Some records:
————

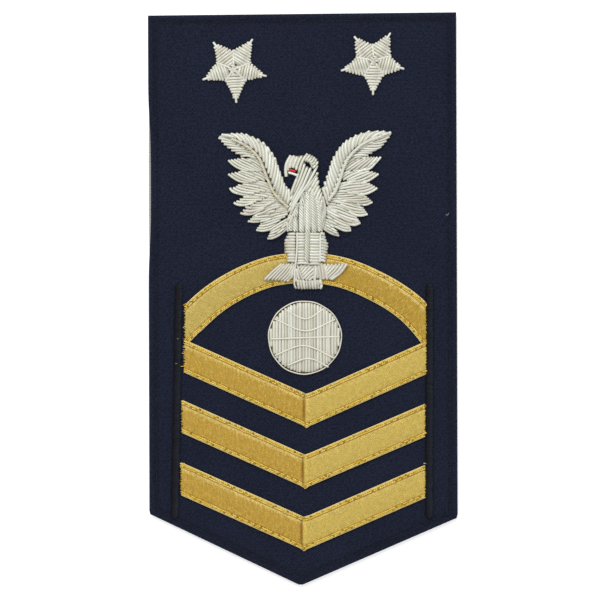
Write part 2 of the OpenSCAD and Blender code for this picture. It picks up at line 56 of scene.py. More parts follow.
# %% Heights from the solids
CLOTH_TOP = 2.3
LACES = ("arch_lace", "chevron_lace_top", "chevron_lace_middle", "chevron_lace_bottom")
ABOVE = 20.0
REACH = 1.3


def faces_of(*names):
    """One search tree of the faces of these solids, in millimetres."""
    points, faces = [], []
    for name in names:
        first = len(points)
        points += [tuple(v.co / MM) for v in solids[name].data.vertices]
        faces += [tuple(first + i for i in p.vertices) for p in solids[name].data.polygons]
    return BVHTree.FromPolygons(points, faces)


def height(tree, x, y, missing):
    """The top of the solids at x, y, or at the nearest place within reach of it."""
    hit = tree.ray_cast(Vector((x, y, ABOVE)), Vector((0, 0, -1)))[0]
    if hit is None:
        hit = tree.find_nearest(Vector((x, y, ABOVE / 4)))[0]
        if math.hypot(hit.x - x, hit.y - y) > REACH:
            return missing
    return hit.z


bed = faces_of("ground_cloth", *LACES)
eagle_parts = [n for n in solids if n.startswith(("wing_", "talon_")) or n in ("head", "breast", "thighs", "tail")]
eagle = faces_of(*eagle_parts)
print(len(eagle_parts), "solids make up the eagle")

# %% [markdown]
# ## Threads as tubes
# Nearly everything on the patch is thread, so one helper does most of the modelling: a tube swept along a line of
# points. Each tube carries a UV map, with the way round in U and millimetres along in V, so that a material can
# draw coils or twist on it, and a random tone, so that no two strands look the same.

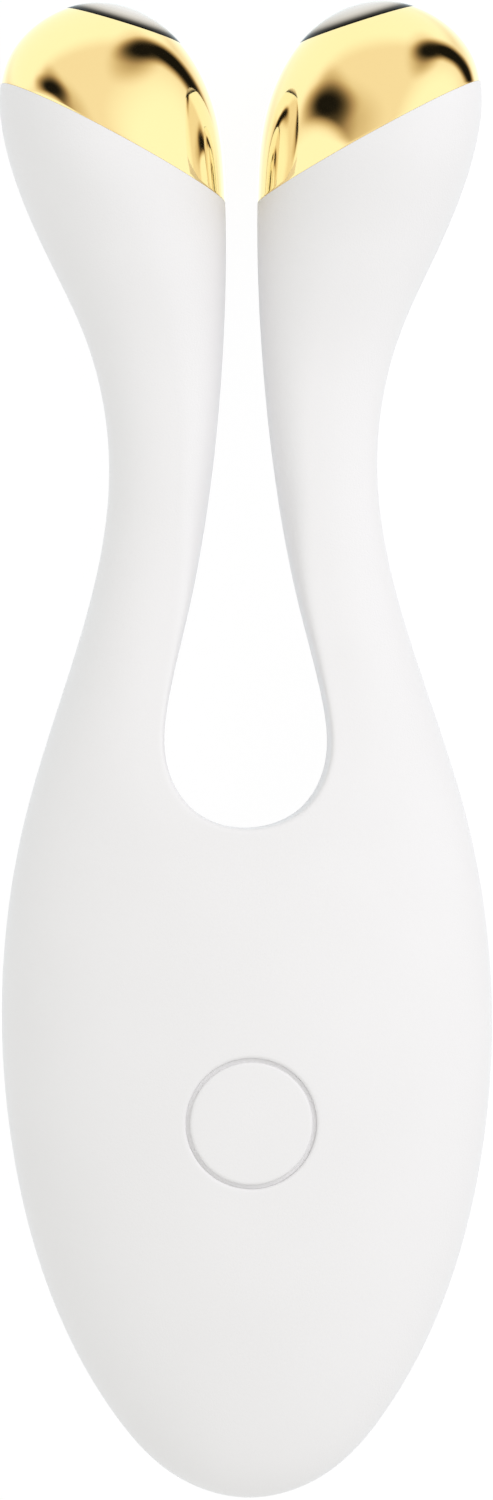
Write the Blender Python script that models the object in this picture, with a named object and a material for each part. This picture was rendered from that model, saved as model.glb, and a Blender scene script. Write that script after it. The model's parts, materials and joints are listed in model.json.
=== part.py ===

————

Goal:
Repeat the records above exactly, leaving none out.

Problem solution:
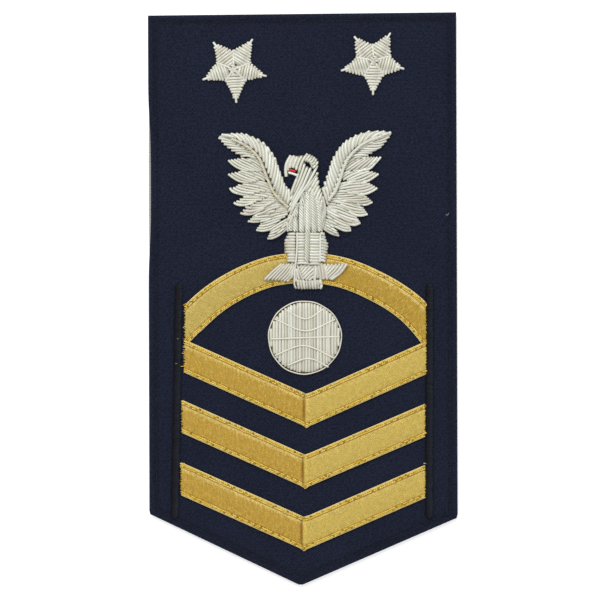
Write part 2 of the OpenSCAD and Blender code for this picture. It picks up at line 56 of scene.py. More parts follow.
# %% Heights from the solids
CLOTH_TOP = 2.3
LACES = ("arch_lace", "chevron_lace_top", "chevron_lace_middle", "chevron_lace_bottom")
ABOVE = 20.0
REACH = 1.3


def faces_of(*names):
    """One search tree of the faces of these solids, in millimetres."""
    points, faces = [], []
    for name in names:
        first = len(points)
        points += [tuple(v.co / MM) for v in solids[name].data.vertices]
        faces += [tuple(first + i for i in p.vertices) for p in solids[name].data.polygons]
    return BVHTree.FromPolygons(points, faces)


def height(tree, x, y, missing):
    """The top of the solids at x, y, or at the nearest place within reach of it."""
    hit = tree.ray_cast(Vector((x, y, ABOVE)), Vector((0, 0, -1)))[0]
    if hit is None:
        hit = tree.find_nearest(Vector((x, y, ABOVE / 4)))[0]
        if math.hypot(hit.x - x, hit.y - y) > REACH:
            return missing
    return hit.z


bed = faces_of("ground_cloth", *LACES)
eagle_parts = [n for n in solids if n.startswith(("wing_", "talon_")) or n in ("head", "breast", "thighs", "tail")]
eagle = faces_of(*eagle_parts)
print(len(eagle_parts), "solids make up the eagle")

# %% [markdown]
# ## Threads as tubes
# Nearly everything on the patch is thread, so one helper does most of the modelling: a tube swept along a line of
# points. Each tube carries a UV map, with the way round in U and millimetres along in V, so that a material can
# draw coils or twist on it, and a random tone, so that no two strands look the same.

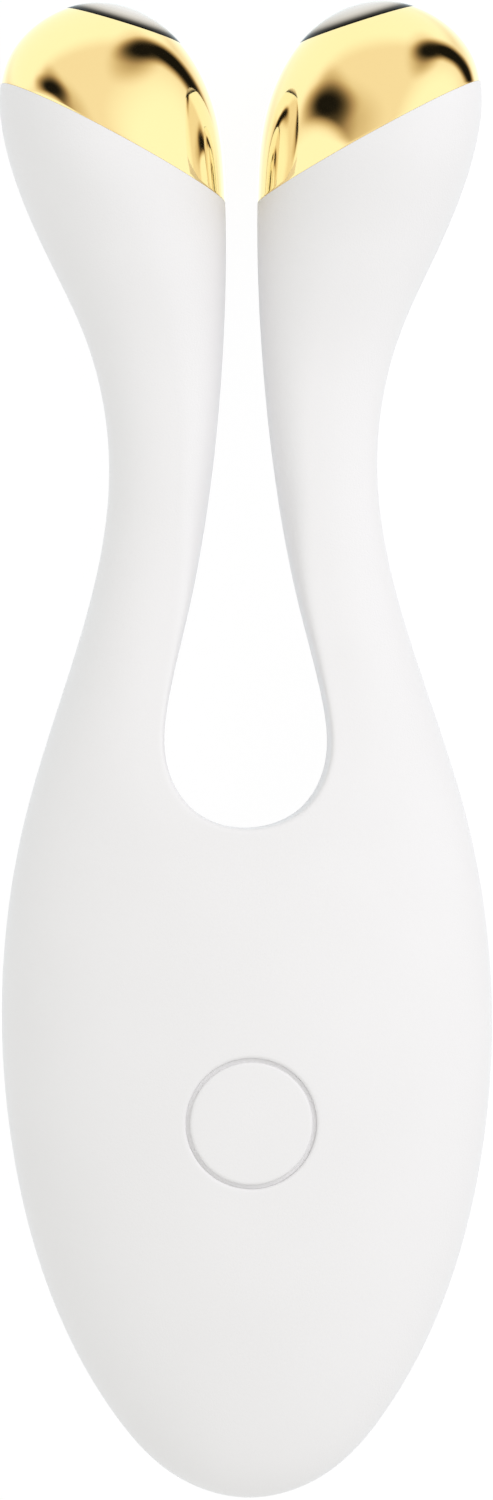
Write the Blender Python script that models the object in this picture, with a named object and a material for each part. This picture was rendered from that model, saved as model.glb, and a Blender scene script. Write that script after it. The model's parts, materials and joints are listed in model.json.
=== part.py ===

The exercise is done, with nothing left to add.